* [PROBLEM DESCRIPTION]: Give the data a second time, exactly and in full.

* [RECORDED INFORMATION]:
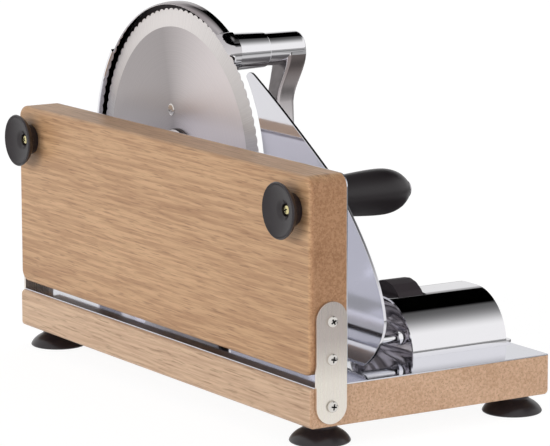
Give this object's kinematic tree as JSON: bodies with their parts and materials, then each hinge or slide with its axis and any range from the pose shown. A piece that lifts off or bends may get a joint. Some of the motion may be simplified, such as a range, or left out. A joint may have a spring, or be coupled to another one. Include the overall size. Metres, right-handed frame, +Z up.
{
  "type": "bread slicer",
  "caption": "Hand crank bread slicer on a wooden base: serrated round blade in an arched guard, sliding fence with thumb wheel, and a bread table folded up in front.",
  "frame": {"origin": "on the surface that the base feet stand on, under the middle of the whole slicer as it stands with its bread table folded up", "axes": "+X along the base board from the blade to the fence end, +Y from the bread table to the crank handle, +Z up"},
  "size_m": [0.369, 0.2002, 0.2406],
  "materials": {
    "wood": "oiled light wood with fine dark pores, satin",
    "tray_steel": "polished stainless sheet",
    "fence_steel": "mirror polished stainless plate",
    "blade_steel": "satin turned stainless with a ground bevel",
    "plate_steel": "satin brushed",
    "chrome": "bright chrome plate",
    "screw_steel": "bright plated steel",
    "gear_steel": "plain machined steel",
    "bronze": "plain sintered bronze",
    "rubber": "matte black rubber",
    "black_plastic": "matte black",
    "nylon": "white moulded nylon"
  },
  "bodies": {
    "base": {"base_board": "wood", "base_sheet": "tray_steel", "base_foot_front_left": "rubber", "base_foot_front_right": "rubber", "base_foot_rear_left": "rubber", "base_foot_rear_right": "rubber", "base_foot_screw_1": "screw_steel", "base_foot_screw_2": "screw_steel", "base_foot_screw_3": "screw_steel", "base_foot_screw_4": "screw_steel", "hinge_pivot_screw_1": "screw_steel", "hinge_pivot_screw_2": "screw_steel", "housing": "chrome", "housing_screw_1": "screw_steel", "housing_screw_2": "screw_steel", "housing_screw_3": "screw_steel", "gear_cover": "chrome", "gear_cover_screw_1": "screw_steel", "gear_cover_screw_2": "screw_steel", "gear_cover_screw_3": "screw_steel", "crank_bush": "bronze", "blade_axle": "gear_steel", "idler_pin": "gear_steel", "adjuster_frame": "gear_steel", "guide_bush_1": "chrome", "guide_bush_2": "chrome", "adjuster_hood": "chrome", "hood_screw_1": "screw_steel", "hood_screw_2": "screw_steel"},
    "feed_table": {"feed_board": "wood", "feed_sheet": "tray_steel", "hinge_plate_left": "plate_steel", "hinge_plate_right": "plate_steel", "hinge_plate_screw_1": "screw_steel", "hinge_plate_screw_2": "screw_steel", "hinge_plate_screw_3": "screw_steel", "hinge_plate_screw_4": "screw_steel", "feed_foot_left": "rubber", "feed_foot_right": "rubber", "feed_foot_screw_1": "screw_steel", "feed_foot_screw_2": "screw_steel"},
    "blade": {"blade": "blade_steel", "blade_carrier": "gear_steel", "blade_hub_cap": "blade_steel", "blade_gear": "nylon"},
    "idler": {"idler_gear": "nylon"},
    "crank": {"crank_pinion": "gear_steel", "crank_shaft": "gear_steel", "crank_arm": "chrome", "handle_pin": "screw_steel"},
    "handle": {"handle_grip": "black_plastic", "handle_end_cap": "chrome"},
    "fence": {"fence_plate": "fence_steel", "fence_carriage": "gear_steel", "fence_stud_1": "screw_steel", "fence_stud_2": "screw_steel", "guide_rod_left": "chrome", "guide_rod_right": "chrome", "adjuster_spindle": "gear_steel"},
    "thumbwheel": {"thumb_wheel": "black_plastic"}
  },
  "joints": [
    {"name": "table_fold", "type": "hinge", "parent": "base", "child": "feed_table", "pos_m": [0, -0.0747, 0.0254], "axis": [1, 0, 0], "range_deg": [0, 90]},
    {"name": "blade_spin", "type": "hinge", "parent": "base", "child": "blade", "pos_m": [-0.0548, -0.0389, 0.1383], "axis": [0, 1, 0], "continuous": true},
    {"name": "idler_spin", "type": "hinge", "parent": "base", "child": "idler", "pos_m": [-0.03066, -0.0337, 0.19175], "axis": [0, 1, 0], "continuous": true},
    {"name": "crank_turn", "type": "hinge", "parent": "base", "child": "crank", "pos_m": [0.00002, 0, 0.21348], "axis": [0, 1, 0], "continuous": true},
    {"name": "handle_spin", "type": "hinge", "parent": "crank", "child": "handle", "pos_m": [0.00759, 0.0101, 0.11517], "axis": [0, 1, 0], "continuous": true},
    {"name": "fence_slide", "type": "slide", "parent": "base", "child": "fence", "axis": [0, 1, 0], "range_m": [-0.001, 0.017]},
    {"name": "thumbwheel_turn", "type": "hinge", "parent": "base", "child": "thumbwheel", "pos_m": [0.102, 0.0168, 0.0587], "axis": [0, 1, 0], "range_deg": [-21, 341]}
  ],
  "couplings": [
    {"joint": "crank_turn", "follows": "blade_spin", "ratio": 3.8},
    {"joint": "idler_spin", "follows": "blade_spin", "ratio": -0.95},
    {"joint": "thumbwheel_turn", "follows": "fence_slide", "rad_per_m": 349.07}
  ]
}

* [ANSWER TO THIS PROBLEM]:
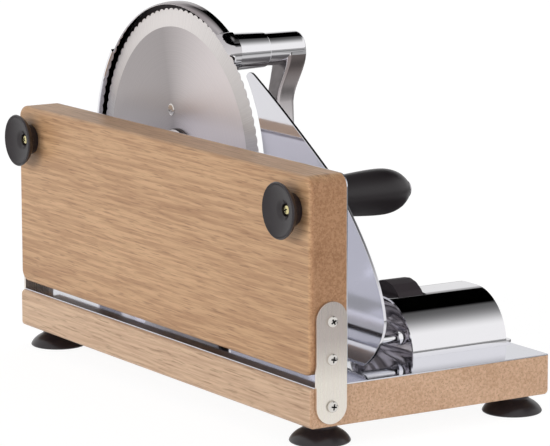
Give this object's kinematic tree as JSON: bodies with their parts and materials, then each hinge or slide with its axis and any range from the pose shown. A piece that lifts off or bends may get a joint. Some of the motion may be simplified, such as a range, or left out. A joint may have a spring, or be coupled to another one. Include the overall size. Metres, right-handed frame, +Z up.
{
  "type": "bread slicer",
  "caption": "Hand crank bread slicer on a wooden base: serrated round blade in an arched guard, sliding fence with thumb wheel, and a bread table folded up in front.",
  "frame": {"origin": "on the surface that the base feet stand on, under the middle of the whole slicer as it stands with its bread table folded up", "axes": "+X along the base board from the blade to the fence end, +Y from the bread table to the crank handle, +Z up"},
  "size_m": [0.369, 0.2002, 0.2406],
  "materials": {
    "wood": "oiled light wood with fine dark pores, satin",
    "tray_steel": "polished stainless sheet",
    "fence_steel": "mirror polished stainless plate",
    "blade_steel": "satin turned stainless with a ground bevel",
    "plate_steel": "satin brushed",
    "chrome": "bright chrome plate",
    "screw_steel": "bright plated steel",
    "gear_steel": "plain machined steel",
    "bronze": "plain sintered bronze",
    "rubber": "matte black rubber",
    "black_plastic": "matte black",
    "nylon": "white moulded nylon"
  },
  "bodies": {
    "base": {"base_board": "wood", "base_sheet": "tray_steel", "base_foot_front_left": "rubber", "base_foot_front_right": "rubber", "base_foot_rear_left": "rubber", "base_foot_rear_right": "rubber", "base_foot_screw_1": "screw_steel", "base_foot_screw_2": "screw_steel", "base_foot_screw_3": "screw_steel", "base_foot_screw_4": "screw_steel", "hinge_pivot_screw_1": "screw_steel", "hinge_pivot_screw_2": "screw_steel", "housing": "chrome", "housing_screw_1": "screw_steel", "housing_screw_2": "screw_steel", "housing_screw_3": "screw_steel", "gear_cover": "chrome", "gear_cover_screw_1": "screw_steel", "gear_cover_screw_2": "screw_steel", "gear_cover_screw_3": "screw_steel", "crank_bush": "bronze", "blade_axle": "gear_steel", "idler_pin": "gear_steel", "adjuster_frame": "gear_steel", "guide_bush_1": "chrome", "guide_bush_2": "chrome", "adjuster_hood": "chrome", "hood_screw_1": "screw_steel", "hood_screw_2": "screw_steel"},
    "feed_table": {"feed_board": "wood", "feed_sheet": "tray_steel", "hinge_plate_left": "plate_steel", "hinge_plate_right": "plate_steel", "hinge_plate_screw_1": "screw_steel", "hinge_plate_screw_2": "screw_steel", "hinge_plate_screw_3": "screw_steel", "hinge_plate_screw_4": "screw_steel", "feed_foot_left": "rubber", "feed_foot_right": "rubber", "feed_foot_screw_1": "screw_steel", "feed_foot_screw_2": "screw_steel"},
    "blade": {"blade": "blade_steel", "blade_carrier": "gear_steel", "blade_hub_cap": "blade_steel", "blade_gear": "nylon"},
    "idler": {"idler_gear": "nylon"},
    "crank": {"crank_pinion": "gear_steel", "crank_shaft": "gear_steel", "crank_arm": "chrome", "handle_pin": "screw_steel"},
    "handle": {"handle_grip": "black_plastic", "handle_end_cap": "chrome"},
    "fence": {"fence_plate": "fence_steel", "fence_carriage": "gear_steel", "fence_stud_1": "screw_steel", "fence_stud_2": "screw_steel", "guide_rod_left": "chrome", "guide_rod_right": "chrome", "adjuster_spindle": "gear_steel"},
    "thumbwheel": {"thumb_wheel": "black_plastic"}
  },
  "joints": [
    {"name": "table_fold", "type": "hinge", "parent": "base", "child": "feed_table", "pos_m": [0, -0.0747, 0.0254], "axis": [1, 0, 0], "range_deg": [0, 90]},
    {"name": "blade_spin", "type": "hinge", "parent": "base", "child": "blade", "pos_m": [-0.0548, -0.0389, 0.1383], "axis": [0, 1, 0], "continuous": true},
    {"name": "idler_spin", "type": "hinge", "parent": "base", "child": "idler", "pos_m": [-0.03066, -0.0337, 0.19175], "axis": [0, 1, 0], "continuous": true},
    {"name": "crank_turn", "type": "hinge", "parent": "base", "child": "crank", "pos_m": [0.00002, 0, 0.21348], "axis": [0, 1, 0], "continuous": true},
    {"name": "handle_spin", "type": "hinge", "parent": "crank", "child": "handle", "pos_m": [0.00759, 0.0101, 0.11517], "axis": [0, 1, 0], "continuous": true},
    {"name": "fence_slide", "type": "slide", "parent": "base", "child": "fence", "axis": [0, 1, 0], "range_m": [-0.001, 0.017]},
    {"name": "thumbwheel_turn", "type": "hinge", "parent": "base", "child": "thumbwheel", "pos_m": [0.102, 0.0168, 0.0587], "axis": [0, 1, 0], "range_deg": [-21, 341]}
  ],
  "couplings": [
    {"joint": "crank_turn", "follows": "blade_spin", "ratio": 3.8},
    {"joint": "idler_spin", "follows": "blade_spin", "ratio": -0.95},
    {"joint": "thumbwheel_turn", "follows": "fence_slide", "rad_per_m": 349.07}
  ]
}